Restate, word for word, every line of the data.

RAW DATA:
↓

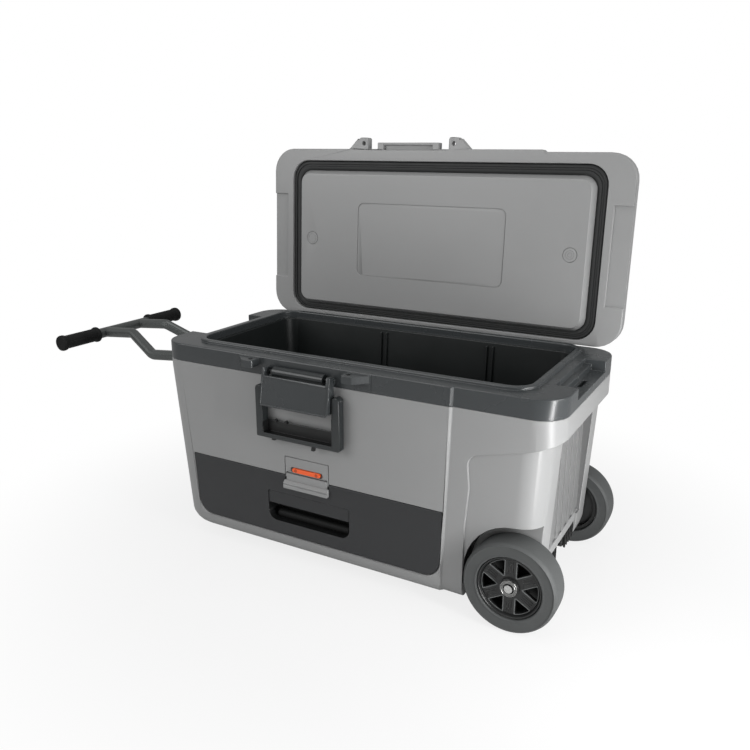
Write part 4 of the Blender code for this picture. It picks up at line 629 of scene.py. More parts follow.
class COOLER_OT_mouldings(bpy.types.Operator, CoolerOperator):
    """Model the shell, lid, liner, collar and tub with rounded edges, and the small mouldings beside them"""
    bl_idname = "cooler.mouldings"
    bl_label = "Mouldings"

    def execute(self, context):
        broad = self.sizes.shell_edge
        fine = self.sizes.fine_edge
        for node, width in (("inner_tub", broad), ("drawer_tray", fine), ("handle_mount_front", fine),
                            ("handle_mount_rear", fine)):
            moulding(node, width)
        self.shell(broad)
        self.liner(fine)
        self.collar(broad)
        self.lid(broad)
        self.dividers()
        return {"FINISHED"}

    def shell(self, width):
        """Outer shell, with painted shade on its wheel wells and on its grip recess."""
        shell = node_form("outer_shell", width, even=True)
        # The wheel wells' faces take the near-black bracket plastic: painted shade in the wells.
        wells = split_off(shell, self.in_well)
        # The grip recess's faces take the darker recess finish: painted shade under the band.
        recess = split_off(shell, inside_box((0.4050, -0.1145, 0.0855), (0.4250, 0.1145, 0.3600)))
        standing_for(shell, "outer_shell")
        fitted(wells, "wheel_wells_painted_shade", "body", "bracket")
        fitted(even_shade(recess), "recess_ribbed_painted_shade", "body", "recess")
        self.apron()

    def in_well(self, spot):
        """Whether a spot lies on the wall of a wheel well: half an arch, then a flat roof past the axle."""
        reach, rise, inner, outer = 0.0993, 0.1090, 0.150, 0.2070
        foot_share, arch_share, roof_share = -0.6, 0.03, 0.02
        across, up = (spot.x - WHEEL_AXIS[0]) / reach, (spot.z - WHEEL_AXIS[1]) / rise
        arch = across < 0.0 and up > foot_share and abs(math.hypot(across, up) - 1.0) < arch_share
        roof = across >= 0.0 and abs(up - 1.0) < roof_share
        return (arch or roof) and inner < abs(spot.y) < outer

    def apron(self):
        """Wall that closes the foot of the grip recess."""
        half, back, face = 0.1138, 0.4128, 0.4164
        foot, top, edge = 0.0680, 0.0875, 0.0012
        apron = slab((back, -half, foot), (face, half, top))
        rounded_edges(apron, edge, segments=3)
        fitted(even_shade(apron), "recess_apron", "body", "shell")

    def liner(self, width):
        """Lid liner with a fine line round its plaque and round its two plugs."""
        liner = closed(node_form("lid_liner", width))
        face = piece_box(liner)[0][2]
        line, depth, corner = 0.0009, 0.0027, 0.016
        left, right, front, rear = -0.1982, 0.1808, -0.0816, 0.0934
        border = rounded_plate(left, right, front, rear, face - OVERCUT, face + depth, corner)
        core = rounded_plate(left + line, right - line, front + line, rear - line,
                             face - 2 * OVERCUT, face + depth + OVERCUT, corner - line)
        cut(border, core)
        cut(liner, border)
        x, y = PLUG_SPOT
        inner, outer, sunk = 0.0149, 0.0161, 0.0020
        for side in (-1, 1):
            groove = spun([(inner, -OVERCUT), (outer, -OVERCUT), (outer, sunk), (inner, sunk)],
                          (side * x, y, face), "Z", 64)
            cut(liner, groove)
        standing_for(opened(liner), "lid_liner")
        self.plug_rings(face)

    def plug_rings(self, face):
        """Raised rings on the plugs: two on the right one, and one on the left."""
        x, y = PLUG_SPOT
        width, rise, sunk = 0.0008, 0.0006, 0.0004
        rings = []
        for side, radius in ((1, 0.0088), (1, 0.0042), (-1, 0.0105)):
            rings.append(spun([(radius, sunk), (radius, -rise / 2), (radius + width / 2, -rise),
                               (radius + width, -rise / 2), (radius + width, sunk)],
                              (side * x, y, face), "Z", 48))
        fitted(opened(even_shade(joined(rings), 60.0)), "plug_rings", "lid", "shell")

    def collar(self, width):
        """Collar with rounded lugs, dark sheets of painted shade in their holes, and a parting line beside
        the right lug.
        """
        collar = node_form("collar", width)
        corner, corner_radius, lug_heights = 0.1055, 0.0060, (0.4040, 0.4230)
        hole, hole_y, hole_top = 0.1170, FRONT_Y - 0.0125, 0.4211
        bore, outer, depth = 0.0042, 0.0052, 0.0150
        painted_shade_sheets = []
        for side in (-1, 1):
            round_corner(collar, (LATCH_X + side * corner, LUG_TIP_Y), (-side, -1), corner_radius,
                         lug_heights, "Z")
            # A near-black sheet inside each lug hole: painted shade.
            painted_shade_sheets.append(spun([(bore, 0.0), (outer, 0.0), (outer, -depth), (bore, -depth)],
                                (LATCH_X + side * hole, hole_y, hole_top), "Z", 40))
        fitted(even_shade(joined(painted_shade_sheets)), "lug_hole_linings", "body", "hollow")
        left, right, foot, top, sunk = 0.0848, 0.0857, 0.3880, 0.4240, 0.0009
        cut(collar, slab((left, FRONT_Y - 4 * OVERCUT, foot), (right, FRONT_Y + sunk, top)))
        standing_for(collar, "collar")

    def lid(self, width):
        """Lid shell with rounded lug tips and a shallow panel on its top."""
        lid = closed(node_form("lid_shell", 0.0))
        lug_end, lug_width, lug_heights = 0.1305, 0.0250, (0.4205, 0.4500)
        outer_radius, inner_radius = 0.006, 0.004
        for side in (-1, 1):
            x = LATCH_X + side * lug_end
            round_corner(lid, (x, LUG_TIP_Y), (side, -1), outer_radius, lug_heights, "Z")
            round_corner(lid, (x - side * lug_width, LUG_TIP_Y), (-side, -1), inner_radius, lug_heights, "Z")
        top = piece_box(lid)[1][2]
        half_length, half_width, sunk, corner = 0.372, 0.128, 0.0012, 0.030
        panel = rounded_plate(-half_length, half_length, -half_width, half_width, top - sunk,
                              top + 4 * OVERCUT, corner)
        cut(lid, panel)
        rounded_edges(lid, width)
        standing_for(opened(lid), "lid_shell")

    def dividers(self):
        """Pairs of upright ribs on the tub's long walls, with a slot for a divider between them."""
        top, low, lean = 0.4085, 0.1880, 0.0125
        half_slot, half_rib, rise, root, edge = 0.0072, 0.0022, 0.0052, 0.0015, 0.0012
        ribs = []
        for x in (-0.0905, 0.1805):
            for wall, way in ((0.1690, 1), (-0.1542, -1)):
                for shift in (-half_slot, half_slot):
                    inner, outer = sorted((wall - way * rise, wall + way * root))
                    rib = slab((x + shift - half_rib, inner, low), (x + shift + half_rib, outer, top))
                    for vertex in rib.data.vertices:
                        if vertex.co.z < (top + low) / 2:
                            vertex.co.y -= way * lean
                    rounded_edges(rib, edge, segments=3)
                    ribs.append(rib)
        fitted(even_shade(joined(ribs)), "tub_divider_ribs", "body", "tub")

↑

FULL ANSWER:
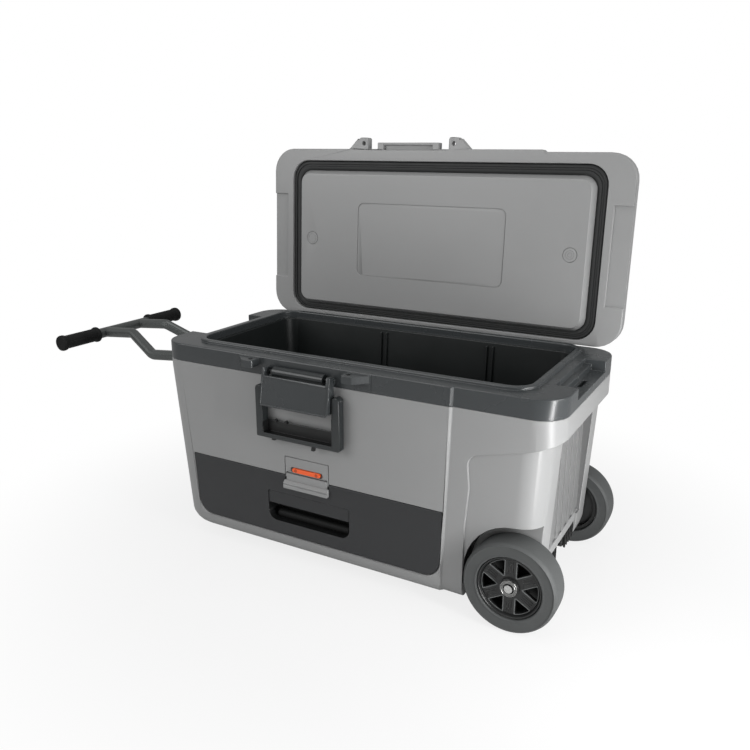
Write part 4 of the Blender code for this picture. It picks up at line 629 of scene.py. More parts follow.
class COOLER_OT_mouldings(bpy.types.Operator, CoolerOperator):
    """Model the shell, lid, liner, collar and tub with rounded edges, and the small mouldings beside them"""
    bl_idname = "cooler.mouldings"
    bl_label = "Mouldings"

    def execute(self, context):
        broad = self.sizes.shell_edge
        fine = self.sizes.fine_edge
        for node, width in (("inner_tub", broad), ("drawer_tray", fine), ("handle_mount_front", fine),
                            ("handle_mount_rear", fine)):
            moulding(node, width)
        self.shell(broad)
        self.liner(fine)
        self.collar(broad)
        self.lid(broad)
        self.dividers()
        return {"FINISHED"}

    def shell(self, width):
        """Outer shell, with painted shade on its wheel wells and on its grip recess."""
        shell = node_form("outer_shell", width, even=True)
        # The wheel wells' faces take the near-black bracket plastic: painted shade in the wells.
        wells = split_off(shell, self.in_well)
        # The grip recess's faces take the darker recess finish: painted shade under the band.
        recess = split_off(shell, inside_box((0.4050, -0.1145, 0.0855), (0.4250, 0.1145, 0.3600)))
        standing_for(shell, "outer_shell")
        fitted(wells, "wheel_wells_painted_shade", "body", "bracket")
        fitted(even_shade(recess), "recess_ribbed_painted_shade", "body", "recess")
        self.apron()

    def in_well(self, spot):
        """Whether a spot lies on the wall of a wheel well: half an arch, then a flat roof past the axle."""
        reach, rise, inner, outer = 0.0993, 0.1090, 0.150, 0.2070
        foot_share, arch_share, roof_share = -0.6, 0.03, 0.02
        across, up = (spot.x - WHEEL_AXIS[0]) / reach, (spot.z - WHEEL_AXIS[1]) / rise
        arch = across < 0.0 and up > foot_share and abs(math.hypot(across, up) - 1.0) < arch_share
        roof = across >= 0.0 and abs(up - 1.0) < roof_share
        return (arch or roof) and inner < abs(spot.y) < outer

    def apron(self):
        """Wall that closes the foot of the grip recess."""
        half, back, face = 0.1138, 0.4128, 0.4164
        foot, top, edge = 0.0680, 0.0875, 0.0012
        apron = slab((back, -half, foot), (face, half, top))
        rounded_edges(apron, edge, segments=3)
        fitted(even_shade(apron), "recess_apron", "body", "shell")

    def liner(self, width):
        """Lid liner with a fine line round its plaque and round its two plugs."""
        liner = closed(node_form("lid_liner", width))
        face = piece_box(liner)[0][2]
        line, depth, corner = 0.0009, 0.0027, 0.016
        left, right, front, rear = -0.1982, 0.1808, -0.0816, 0.0934
        border = rounded_plate(left, right, front, rear, face - OVERCUT, face + depth, corner)
        core = rounded_plate(left + line, right - line, front + line, rear - line,
                             face - 2 * OVERCUT, face + depth + OVERCUT, corner - line)
        cut(border, core)
        cut(liner, border)
        x, y = PLUG_SPOT
        inner, outer, sunk = 0.0149, 0.0161, 0.0020
        for side in (-1, 1):
            groove = spun([(inner, -OVERCUT), (outer, -OVERCUT), (outer, sunk), (inner, sunk)],
                          (side * x, y, face), "Z", 64)
            cut(liner, groove)
        standing_for(opened(liner), "lid_liner")
        self.plug_rings(face)

    def plug_rings(self, face):
        """Raised rings on the plugs: two on the right one, and one on the left."""
        x, y = PLUG_SPOT
        width, rise, sunk = 0.0008, 0.0006, 0.0004
        rings = []
        for side, radius in ((1, 0.0088), (1, 0.0042), (-1, 0.0105)):
            rings.append(spun([(radius, sunk), (radius, -rise / 2), (radius + width / 2, -rise),
                               (radius + width, -rise / 2), (radius + width, sunk)],
                              (side * x, y, face), "Z", 48))
        fitted(opened(even_shade(joined(rings), 60.0)), "plug_rings", "lid", "shell")

    def collar(self, width):
        """Collar with rounded lugs, dark sheets of painted shade in their holes, and a parting line beside
        the right lug.
        """
        collar = node_form("collar", width)
        corner, corner_radius, lug_heights = 0.1055, 0.0060, (0.4040, 0.4230)
        hole, hole_y, hole_top = 0.1170, FRONT_Y - 0.0125, 0.4211
        bore, outer, depth = 0.0042, 0.0052, 0.0150
        painted_shade_sheets = []
        for side in (-1, 1):
            round_corner(collar, (LATCH_X + side * corner, LUG_TIP_Y), (-side, -1), corner_radius,
                         lug_heights, "Z")
            # A near-black sheet inside each lug hole: painted shade.
            painted_shade_sheets.append(spun([(bore, 0.0), (outer, 0.0), (outer, -depth), (bore, -depth)],
                                (LATCH_X + side * hole, hole_y, hole_top), "Z", 40))
        fitted(even_shade(joined(painted_shade_sheets)), "lug_hole_linings", "body", "hollow")
        left, right, foot, top, sunk = 0.0848, 0.0857, 0.3880, 0.4240, 0.0009
        cut(collar, slab((left, FRONT_Y - 4 * OVERCUT, foot), (right, FRONT_Y + sunk, top)))
        standing_for(collar, "collar")

    def lid(self, width):
        """Lid shell with rounded lug tips and a shallow panel on its top."""
        lid = closed(node_form("lid_shell", 0.0))
        lug_end, lug_width, lug_heights = 0.1305, 0.0250, (0.4205, 0.4500)
        outer_radius, inner_radius = 0.006, 0.004
        for side in (-1, 1):
            x = LATCH_X + side * lug_end
            round_corner(lid, (x, LUG_TIP_Y), (side, -1), outer_radius, lug_heights, "Z")
            round_corner(lid, (x - side * lug_width, LUG_TIP_Y), (-side, -1), inner_radius, lug_heights, "Z")
        top = piece_box(lid)[1][2]
        half_length, half_width, sunk, corner = 0.372, 0.128, 0.0012, 0.030
        panel = rounded_plate(-half_length, half_length, -half_width, half_width, top - sunk,
                              top + 4 * OVERCUT, corner)
        cut(lid, panel)
        rounded_edges(lid, width)
        standing_for(opened(lid), "lid_shell")

    def dividers(self):
        """Pairs of upright ribs on the tub's long walls, with a slot for a divider between them."""
        top, low, lean = 0.4085, 0.1880, 0.0125
        half_slot, half_rib, rise, root, edge = 0.0072, 0.0022, 0.0052, 0.0015, 0.0012
        ribs = []
        for x in (-0.0905, 0.1805):
            for wall, way in ((0.1690, 1), (-0.1542, -1)):
                for shift in (-half_slot, half_slot):
                    inner, outer = sorted((wall - way * rise, wall + way * root))
                    rib = slab((x + shift - half_rib, inner, low), (x + shift + half_rib, outer, top))
                    for vertex in rib.data.vertices:
                        if vertex.co.z < (top + low) / 2:
                            vertex.co.y -= way * lean
                    rounded_edges(rib, edge, segments=3)
                    ribs.append(rib)
        fitted(even_shade(joined(ribs)), "tub_divider_ribs", "body", "tub")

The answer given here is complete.